Ce genre de confession publique, on n’en lit pas souvent dans les grands médias. Pas avec autant d’honnêteté. Pas avec autant de vulnérabilité.
Et surtout, pas avec autant d’impact. Lagacé n’essaie pas de nous impressionner. Il ne cherche pas à avoir raison. Il nous invite juste à prendre une pause, à regarder nos vies, à penser à ceux qui ne sont plus là… et à ceux qu’on veut garder encore longtemps près de nous.

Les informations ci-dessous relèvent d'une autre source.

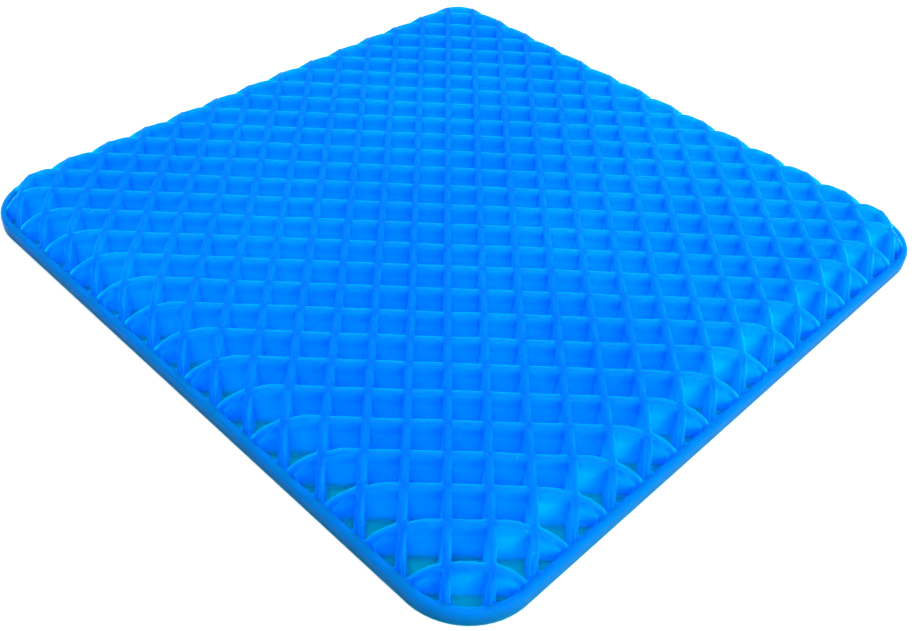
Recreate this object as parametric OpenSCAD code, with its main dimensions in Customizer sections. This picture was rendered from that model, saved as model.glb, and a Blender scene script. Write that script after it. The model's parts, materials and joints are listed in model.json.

Et puis, arrive le lien troublant. Le choc venu d'un autre monde: Noah Dobson portera le numéro 53 pour son grand-papa. Le même chiffre. La même coupure. La même injustice. La même nécessité de mémoire. C’est presque trop fort pour être une coïncidence.
Et c’est là que la magie opère. Le 53 devient plus qu’un numéro. Il devient un symbole. Celui du temps qu’on n’a pas eu. Celui qu’on a perdu. Celui qu’on prolonge en mémoire de ceux qui n’ont pas pu continuer.
Ce que Lagacé a réussi à faire, c’est de remettre l’humanité au cœur de notre quotidien. Il a brisé le mur entre sa vie privée et notre espace public pour nous rappeler que sous nos masques de professionnels, de citoyens, de parents, de journalistes ou de joueurs de hockey, on est d’abord des enfants qui pleurent encore leurs parents. Des êtres humains qui calculent parfois les jours, non pas pour en faire plus, mais pour en vivre mieux.
Dans ce contexte, la décision de Dobson de porter le numéro 53 ne devient pas un simple choix logistique. C’est un acte d’amour. Une continuité. Une manière d’honorer un homme qui a travaillé dur toute sa vie dans les mines pour faire vivre sa famille.
Un homme que Noah admire, dont il porte l’héritage. Et en faisant ça à Montréal, devant le Québec au complet, il fait aussi écho à Lagacé. Il devient, sans le savoir, une extension du texte.
Bienvenue à Montréal, Noah. Et merci pour le rappel Monsieur Lagacé. Chaque jour de plus, c'est un privilège.